§ **TASK INPUTS**:
┄┄┄┄┄┄

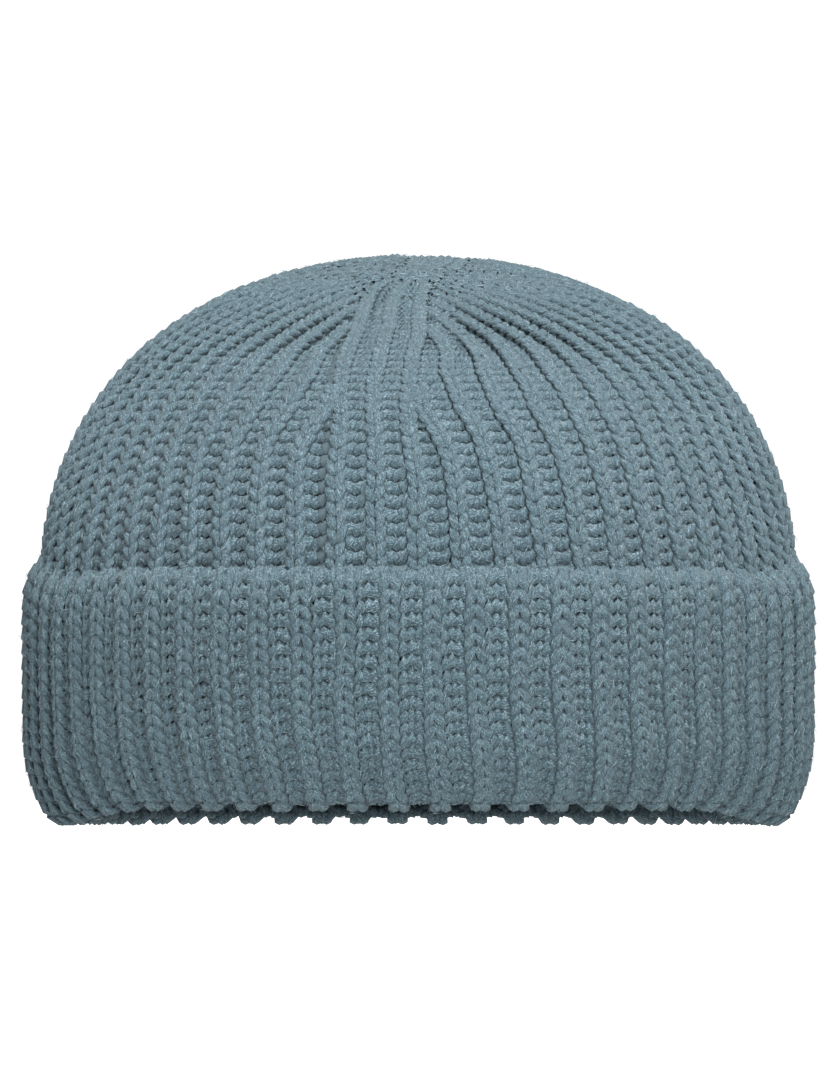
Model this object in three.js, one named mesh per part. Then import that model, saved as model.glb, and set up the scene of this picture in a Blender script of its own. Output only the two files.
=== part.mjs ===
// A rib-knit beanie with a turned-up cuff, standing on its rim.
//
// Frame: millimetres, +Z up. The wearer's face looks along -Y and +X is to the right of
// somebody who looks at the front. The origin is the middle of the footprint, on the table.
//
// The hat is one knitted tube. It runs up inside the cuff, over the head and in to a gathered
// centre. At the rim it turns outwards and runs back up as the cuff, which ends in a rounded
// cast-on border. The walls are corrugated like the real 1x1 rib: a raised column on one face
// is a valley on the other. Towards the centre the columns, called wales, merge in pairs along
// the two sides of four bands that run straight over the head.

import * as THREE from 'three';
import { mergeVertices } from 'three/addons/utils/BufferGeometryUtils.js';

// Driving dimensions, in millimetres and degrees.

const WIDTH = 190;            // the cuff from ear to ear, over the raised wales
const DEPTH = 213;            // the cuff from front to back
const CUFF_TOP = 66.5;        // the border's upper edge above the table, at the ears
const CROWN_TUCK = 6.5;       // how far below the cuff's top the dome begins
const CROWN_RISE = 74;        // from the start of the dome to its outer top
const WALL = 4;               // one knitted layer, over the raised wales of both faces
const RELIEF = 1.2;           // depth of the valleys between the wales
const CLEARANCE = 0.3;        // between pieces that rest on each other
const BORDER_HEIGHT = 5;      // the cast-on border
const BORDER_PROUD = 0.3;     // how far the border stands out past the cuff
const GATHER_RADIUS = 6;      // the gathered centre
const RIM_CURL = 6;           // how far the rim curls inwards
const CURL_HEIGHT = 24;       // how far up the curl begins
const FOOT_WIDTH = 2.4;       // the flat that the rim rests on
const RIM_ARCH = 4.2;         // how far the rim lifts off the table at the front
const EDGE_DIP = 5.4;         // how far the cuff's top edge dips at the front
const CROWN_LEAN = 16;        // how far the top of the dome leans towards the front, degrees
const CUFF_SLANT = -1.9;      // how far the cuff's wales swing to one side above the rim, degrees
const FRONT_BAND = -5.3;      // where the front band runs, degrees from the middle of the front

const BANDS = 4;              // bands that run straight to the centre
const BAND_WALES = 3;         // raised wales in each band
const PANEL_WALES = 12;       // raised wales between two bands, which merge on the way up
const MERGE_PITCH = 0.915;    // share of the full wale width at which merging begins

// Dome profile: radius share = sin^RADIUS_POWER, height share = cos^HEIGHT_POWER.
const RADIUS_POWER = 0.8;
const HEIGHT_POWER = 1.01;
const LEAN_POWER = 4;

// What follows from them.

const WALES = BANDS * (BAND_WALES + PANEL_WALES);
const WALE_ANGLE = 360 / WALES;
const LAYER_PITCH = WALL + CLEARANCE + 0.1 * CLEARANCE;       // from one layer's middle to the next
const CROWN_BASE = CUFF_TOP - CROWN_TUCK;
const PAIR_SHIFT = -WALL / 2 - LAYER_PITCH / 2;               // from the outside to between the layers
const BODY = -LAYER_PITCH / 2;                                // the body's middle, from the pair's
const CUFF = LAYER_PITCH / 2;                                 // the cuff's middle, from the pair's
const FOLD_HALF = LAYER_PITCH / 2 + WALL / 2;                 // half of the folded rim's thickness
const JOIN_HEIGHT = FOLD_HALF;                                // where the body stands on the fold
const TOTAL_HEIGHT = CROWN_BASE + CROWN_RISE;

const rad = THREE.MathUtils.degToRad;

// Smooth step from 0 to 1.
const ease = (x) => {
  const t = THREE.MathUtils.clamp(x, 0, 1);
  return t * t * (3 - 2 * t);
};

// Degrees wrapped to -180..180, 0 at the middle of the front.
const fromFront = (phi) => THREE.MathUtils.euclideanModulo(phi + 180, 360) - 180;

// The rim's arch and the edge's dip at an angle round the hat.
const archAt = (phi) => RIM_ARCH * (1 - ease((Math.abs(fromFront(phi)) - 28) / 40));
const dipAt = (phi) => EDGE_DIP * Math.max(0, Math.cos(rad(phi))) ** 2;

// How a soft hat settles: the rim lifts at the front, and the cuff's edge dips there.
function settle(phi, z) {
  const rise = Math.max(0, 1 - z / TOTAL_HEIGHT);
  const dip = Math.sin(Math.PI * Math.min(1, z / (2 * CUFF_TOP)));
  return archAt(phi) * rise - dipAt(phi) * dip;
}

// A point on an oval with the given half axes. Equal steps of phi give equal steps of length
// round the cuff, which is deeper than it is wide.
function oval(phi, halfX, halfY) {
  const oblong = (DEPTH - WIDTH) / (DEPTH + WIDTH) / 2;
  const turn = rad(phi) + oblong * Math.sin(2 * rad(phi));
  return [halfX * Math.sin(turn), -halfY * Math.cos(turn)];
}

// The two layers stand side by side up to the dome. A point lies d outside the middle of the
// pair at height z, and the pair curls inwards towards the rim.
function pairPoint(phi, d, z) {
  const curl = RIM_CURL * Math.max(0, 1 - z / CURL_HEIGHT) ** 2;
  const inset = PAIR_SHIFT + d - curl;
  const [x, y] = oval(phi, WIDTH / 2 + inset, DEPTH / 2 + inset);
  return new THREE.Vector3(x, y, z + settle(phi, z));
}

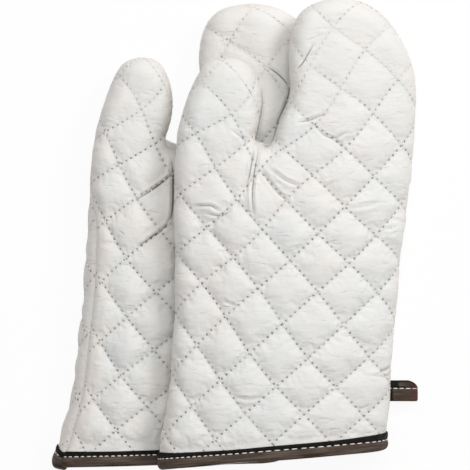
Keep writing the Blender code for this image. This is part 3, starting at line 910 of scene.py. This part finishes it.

┄┄┄┄┄┄

§ **YOUR GOAL**: Wherever the word "import" occurs in a line of the listing, copy that line.

§ **OUTPUT FOR THIS EXERCISE**:
Model this object in three.js, one named mesh per part. Then import that model, saved as model.glb, and set up the scene of this picture in a Blender script of its own. Output only the two files.
import * as THREE from 'three';
import { mergeVertices } from 'three/addons/utils/BufferGeometryUtils.js';